DIRECTORS OF CITIC ASIA

The names of the Directors of CITIC Asia and their principal occupations are set forth below. The business address of each of the Directors is that of CITIC Asia at c/o Offices of Offshore Incorporations Limited, P.O. Box 957, Offshore Incorporations Centre, Road Town, Tortola, British Virgin Islands. Unless otherwise indicated, each occupation set forth opposite an individual’s name refers to CITIC Asia and, except as indicated otherwise below, each individual is a citizen of the People’s Republic of China.

 

Name

   Present Principal Occupation

Qiu Yiyong

   Director

Ju Weimin

   Director

Mi Zeng Xin

   Director


SCHEDULE D

DIRECTORS OF ABLE STAR

The names of the Directors of Able Star and their principal occupations are set forth below. The business address of each of the Directors is that of Able Star at c/o Offices of Offshore Incorporations Limited, P.O. Box 957, Offshore Incorporations Centre, Road Town, Tortola, British Virgin Islands.
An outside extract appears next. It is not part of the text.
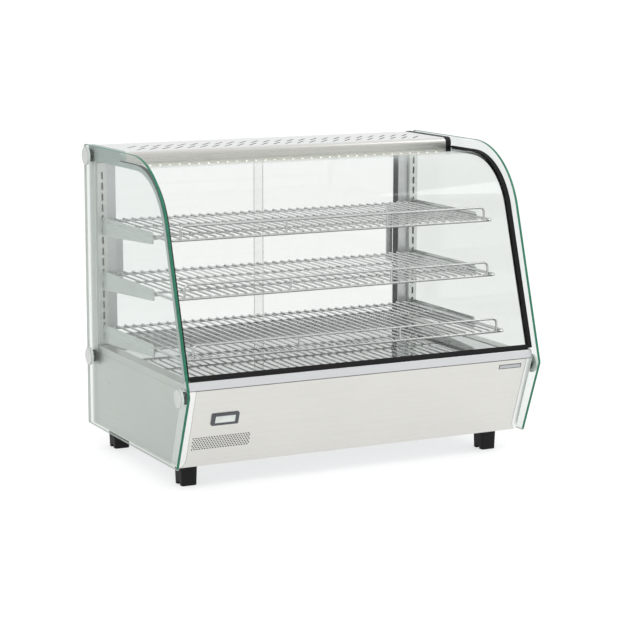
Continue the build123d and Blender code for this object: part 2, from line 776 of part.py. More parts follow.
def led_driver():
    """Sealed supply for the lamp strip, inside the top housing, with a lug at each end."""
    centre = (250, 215)
    length, width, height = 130, 42, 24
    lug_h = 4
    with BuildPart() as driver:
        with BuildSketch(Plane.XY.offset(HOUSING_Z + SHEET)):
            with Locations(centre):
                with GridLocations(length + 12, 1, 2, 1):
                    RectangleRounded(16, 14, 3)
        extrude(amount=lug_h)
        with BuildSketch(Plane.XY.offset(HOUSING_Z + SHEET)):
            with Locations(centre):
                RectangleRounded(length, width, 4)
        extrude(amount=height)
    write(driver, "led_driver")


def top_trims():
    """Black end caps of the top housing, open towards the middle of the case."""
    for side, sign in SIDES.items():
        with BuildPart() as trim:
            with BuildSketch(side_plane(sign, TRIM_X, BODY_X)):
                add(trim_outline(0))
            extrude(amount=BODY_X - TRIM_X)
            with BuildSketch(side_plane(sign, TRIM_X - 1, BODY_X - TRIM_WALL)):
                add(trim_outline(TRIM_WALL))
            extrude(amount=BODY_X - TRIM_WALL - TRIM_X + 1, mode=Mode.SUBTRACT)
        write(trim, f"top_trim_{side}")


def trim_outline(inset):
    """Side view of an end cap: a millimetre taller and deeper than the cover, shrunk by an inset."""
    front = HOUSING_Y + inset
    rear = REAR_Y - inset
    top = TRIM_TOP_Z - inset
    low = HOUSING_Z + inset
    with BuildSketch(mode=Mode.PRIVATE) as outline:
        with BuildLine():
            Polyline((front, low), (front, top), (rear, top), (rear, low), close=True)
        make_face()
        corner = outline.vertices().group_by(Axis.X)[0].sort_by(Axis.Y)[-1]
        fillet(corner, HOUSING_R - inset)
    return outline.sketch


# ---------------------------------------------------------------- posts and shelf supports
def corner_posts():
    """Box-section posts at the rear corners."""
    width = BODY_X - POST_X
    depth = REAR_Y - POST_Y
    for side, sign in SIDES.items():
        with BuildPart() as post:
            with BuildSketch(Plane.XY.offset(FOOT_H)):
                with Locations((sign * (POST_X + BODY_X) / 2, (POST_Y + REAR_Y) / 2)):
                    RectangleRounded(width, depth, 2)
                    RectangleRounded(width - 2 * SHEET, depth - 2 * SHEET, 0.5, mode=Mode.SUBTRACT)
            extrude(amount=POST_TOP_Z - FOOT_H)
        write(post, f"corner_post_{side}")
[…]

Unless otherwise indicated, each occupation set forth opposite an individual’s name refers to Able Star and, except as indicated otherwise below, each individual is a citizen of the People’s Republic of China.

 

Name

   Present Principal Occupation

Qiu Yiyong

   Director

Ju Weimin

   Director

Mi Zeng Xin

   Director

Ko Fai Wong1

   Director

1

Mr. Ko is a citizen of Australia.


EXHIBIT INDEX

 

Exhibit No.    
99.6   Shareholders’ Agreement, by and among, Able Star Associates Limited, GE Pacific-1 Holdings, Inc., GE Pacific-2 Holdings, Inc., GE Pacific-3 Holdings, Inc., Bowenvale Limited, CITIC Group and General Electric Company, dated March 29, 2007.
99.7+   Co-operation Agreement, by and among CITIC Group, Able Star Associates Limited, General Electric Capital Corporation and GE Capital Equity Investments, Inc, dated February 13, 2007.
99.8+   Shareholders’ Agreement, by and among, GE Capital Equity Investments Inc., Able Star Associates Limited, CITIC Group, General Electric Company and Asiaco Acquisition Ltd., dated 13 February 2007.